Jeśli po zobaczeniu pierwszego odcinka i endingu miałam jeszcze jakieś wątpliwości odnośnie tego, czy drugi sezon „Free!” będzie udany, to teraz rozwiały się one do końca. Powiem krótko: Kyoto Animation całkowicie podbija moje serce tym, co teraz robi. Tym, którzy nie rozumieją fenomenu „Free!” chciałabym wyjaśnić prostą rzecz – tutaj nie tyle liczy się „co”, ale „jak”. Te niezliczone drobne gesty, sceny, nawiązania, spojrzenia, które czynią bohaterowie i autorzy! Ta dwuznaczność pewnych scen, a niekiedy i pokazywanie niektórych rzeczy wprost i bez żenady. I bezustanne mruganie okiem do fanek, przypominanie im, że to jest robione dla nich i ku ich uciesze – ja zupełnie i całkowicie odpadłam na tzw. „zakfik” (czyli bardzo niekontrolowany i tłumiony przez zaskoczenie pisk bezgranicznego zachwytu), kiedy zobaczyłam scenę, jaka rozgrywa się w tym odcinku między Sousuke i Haruką. Przypomina się komuś „będziesz pływać dla mnie!” Rina? No więc… to jest, odnoszę wrażenie, jeszcze lepsze. A z całą pewnością bardziej nieoczekiwane. I sprawia, że naprawdę, ale to naprawdę nie mogę się doczekać ciągu dalszego. Tak czy inaczej: twórcy zdecydowanie wiedzą, co robią i specjalnie zostawiają duże pole do popisu dla fanek, pozwalając tworzyć im niezliczoną ilość pairingów na podstawie najmniejszych drobiazgów – co ważne – celowo i dokładnie w tym celu zostawianych w anime przez nich samych. Chociaż oficjalnie i dosłownie nic się między bohaterami nie dzieje, nic a nic. Niesamowite, prawda? Mnie się to niezwykle podoba, pierwszy raz spotykam się z czymś takim – tak otwartą grą twórców z fandomem. Ale wiecie, jeszcze bardziej niesamowite jest to, co fanki potrafią wypatrzeć i czego się domyślić na podstawie naprawdę drobnych rzeczy. A tak trochę z innej beczki – nie wiem, jak pozostałe czytelniczki, ale mnie naprawdę podoba się taka urocza i puchata wersja Rina, coraz bardziej podbija me serce…

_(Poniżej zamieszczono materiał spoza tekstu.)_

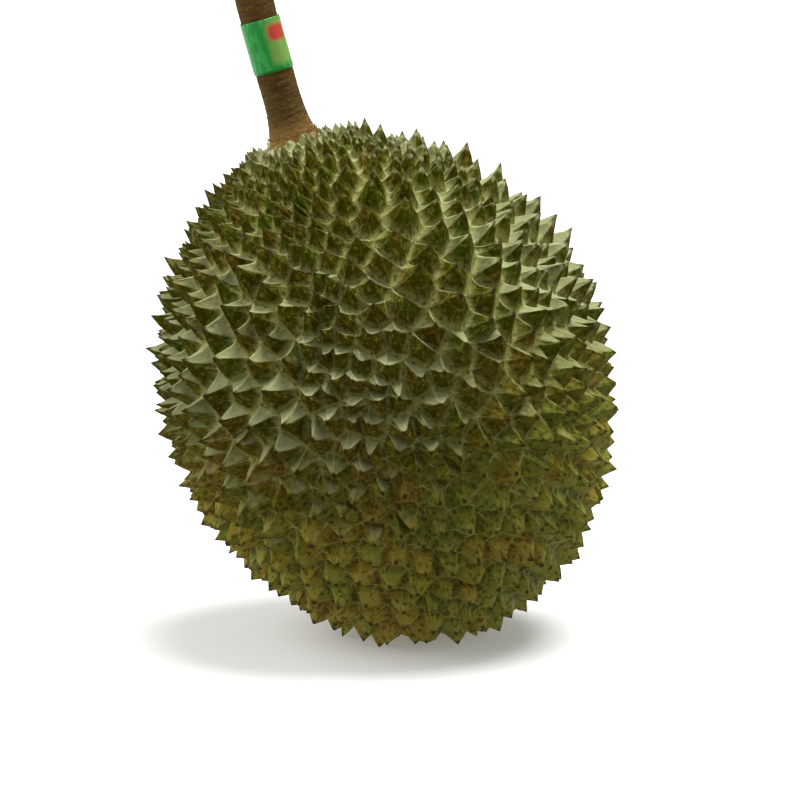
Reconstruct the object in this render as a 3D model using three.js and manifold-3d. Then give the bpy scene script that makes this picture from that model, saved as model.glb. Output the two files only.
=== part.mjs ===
// A whole ripe durian: the spiny husk, the woody stem that it hung from, and a band of plastic tape
// wrapped round that stem. Millimetres, +Z up. The fruit stands on the tips of its lowest spines with
// its axis leaning towards -X. The origin is the worn flat tip of the lowest spine, on the surface
// that the fruit stands on. The front is -Y.

import * as THREE from "three";
import { ConvexHull } from "three/addons/math/ConvexHull.js";
import { mergeVertices } from "three/addons/utils/BufferGeometryUtils.js";
import Module from "manifold-3d";

// ---- Driving dimensions, mm and degrees ----

const fruitWidth = 184; // over the spine tips, across the axis
const fruitLength = 217.5; // over the spine tips, along the axis
const leanDeg = 22.5; // of the fruit's axis from upright, towards -X

// Along the fruit, by the angle from the stem end: [degrees, mm].
const spineSpacing = [
  [0, 4], [12, 4.6], [25, 6.7], [45, 9.8], [60, 11.2], [100, 11.4], [130, 12.2], [155, 12], [180, 9.5],
];
const spineHeight = [
  [0, 2.5], [12, 4], [24, 7], [45, 9.6], [70, 9.2], [100, 7.6], [130, 6.8], [160, 6.5], [180, 6.5],
];
const heightSpread = 0.26; // of a spine's height, up or down
const placeJitter = 0.28; // of the spacing, how far a spine strays from the even lattice
const spineLeanDeg = 16; // of the spines halfway up to the stem, towards it; less further down
const tipAtSeed = 0.5; // share of the way from the middle of a spine's base to its own lattice point

const belowEquator = 110; // from the rind's widest place to its far end, over the tips
const shoulderTaper = 0.133; // how much slimmer the upper half becomes than an ellipsoid
const crownRise = 7; // of the rind round the stem over that ellipsoid
const crownReachDeg = 20; // how far from the stem that rise spreads

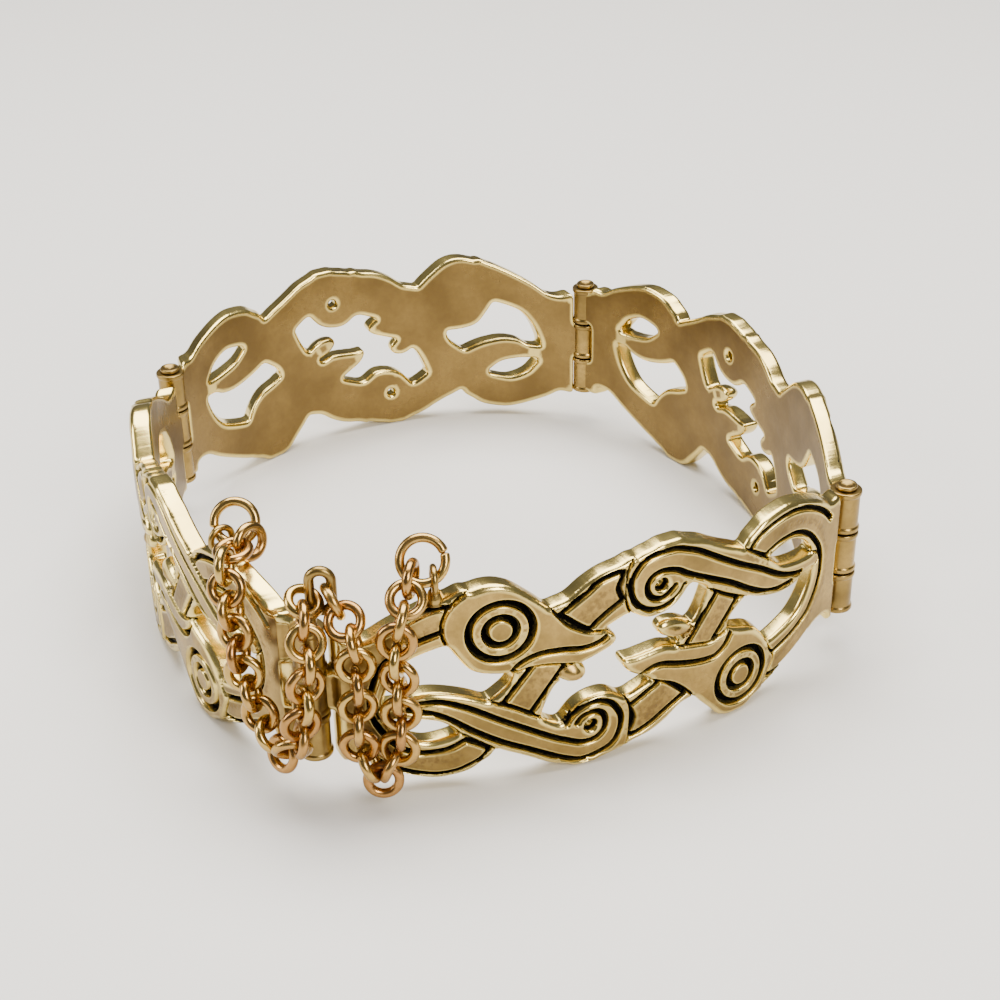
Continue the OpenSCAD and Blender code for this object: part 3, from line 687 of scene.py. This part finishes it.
def hinge_axes():
    """The four upright axes, in millimetres: the clasp's from its pin, the others from the joints."""
    spots = {j["name"]: np.array(j["pos_m"][:2]) / MM for j in frame["joints"]}
    low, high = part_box("clasp_pin")
    clasp = np.array([low.x / MM + PIN_R, (low.y + high.y) / 2 / MM])
    return clasp, spots["right_hinge"], spots["back_hinge"], spots["left_hinge"]


CLASP, RIGHT, BACK, LEFT = hinge_axes()
ENDS = {"front_right": (CLASP, RIGHT), "back_right": (RIGHT, BACK), "back_left": (BACK, LEFT),
    "front_left": (LEFT, CLASP)}


def bend_frame(name):
    """Centre of the bend, and the direction from its first hinge to its second."""
    p, q = ENDS[name]
    along = (q - p) / np.linalg.norm(q - p)
    inward = np.array([-along[1], along[0]])
    half_chord = np.linalg.norm(q - p) / 2
    return (p + q) / 2 + inward * math.sqrt(BENDS[name] ** 2 - half_chord ** 2), along, inward


def bent(name, flat, height, slopes=None):
    """Points of the flat pattern bent to the plaque's curve, at a height over the middle of the wall."""
    r = BENDS[name]
    centre, along, inward = bend_frame(name)
    x = r * np.sin(flat[:, 0] / r)
    y = -np.sqrt((r + height) ** 2 - x * x)
    xy = centre + np.outer(x, along) + np.outer(y, inward)
    points = np.column_stack([xy, flat[:, 1] + HALF_H])
    if slopes is None:
        return points
    normal_x = x / (r + height) - slopes[0] / np.cos(flat[:, 0] / r)
    normal_y = y / (r + height)
    return points, np.column_stack([np.outer(normal_x, along) + np.outer(normal_y, inward), -slopes[1]])


def knuckle(low, high, bore):
    """Profile of a knuckle: a barrel with a bead at each end, bored through."""
    r, b = BARREL_R, BARREL_R + BEAD_RISE
    bead = ((b - 0.1, 0), (b - 0.03, 0.05), (b, 0.12), (b, 0.3), (b - 0.03, 0.4), (r + 0.02, 0.48), (r, 0.56))
    up = [(q, low + z) for q, z in bead]
    down = [(q, high - z) for q, z in bead][::-1]
    return [(bore, low), (bore + 0.02, low), *up, *down, (bore + 0.02, high), (bore, high)]


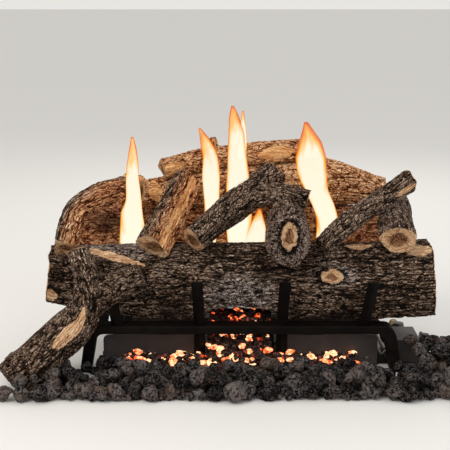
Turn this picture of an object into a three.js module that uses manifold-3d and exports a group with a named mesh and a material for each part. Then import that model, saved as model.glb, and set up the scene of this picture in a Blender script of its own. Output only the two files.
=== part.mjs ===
// A gas log set for a fireplace: cast refractory logs on a bar grate, over gas burners with embers and lava rock.
// Millimetres, +Z up, X to the right and Y away from whoever faces the fire.
// The origin is on the hearth, on the underside of the base tray, midway between its ends.
import * as THREE from "three";
import { mergeVertices } from "three/addons/utils/BufferGeometryUtils.js";
import Module from "manifold-3d";

const wasm = await Module();
wasm.setup();

// Clearances, the overrun that every cut shares and the weld of coincident points
const seatGap = 0.3;
const runGap = 0.4;
const overrun = 6;
const weldGap = 0.001;

// Sheet steel base
const tray = { width: 446, depth: 236, frontY: -86, sheet: 1.6, rearLip: 26, frontLip: 22 };
const panel = { width: 443, height: 51, sheet: 1.6, cornerRadius: 9, notchWidth: 118 };
const screw = { headRadius: 4.2, headHeight: 2.4, shankRadius: 2, length: 6, slotWidth: 1.2, slotDepth: 1, inset: 16 };

// Bar grate
const rail = { thick: 12.7, depth: 32, rearY: -93, top: 76, legWidth: 17, shoulder: 22, edge: 1.2 };
rail.halfSpan = 239;
rail.footHalfSpan = 247;
const bar = { size: 12.7, spacing: 131, edge: 0.8 };
const finger = { rise: 74, lean: 23, splayShare: 0.05, setBack: 14 };
const rearRail = { depth: 16, y: 134 };
const logRest = { x: 131, width: 34, depth: 36, sheet: 2, height: 98, foot: 18, frontY: 92, pinRadius: 3.5, pinHeight: 15 };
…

Co mogę powiedzieć? Oglądanie drugiego sezonu „Free!” to dla mnie czysta frajda i radość. Jestem bardzo, ale to bardzo ciekawa, co KyoAni szykuje, bo jeszcze nie jest jasne, jakie będą tutaj główne wątki. Na razie, prócz Sousuke, który prawdopodobnie chowa w zanadrzu jakąś traumę, możliwe jest, że bohaterowie będą musieli pomyśleć trochę nad swoją przyszłością: wszak Rin, Haruka i Makoto rozpoczęli ostatni rok nauki w liceum… Niecierpliwie czekam na ciąg dalszy i kolejną porcję fanserwisu z najwyższej półki.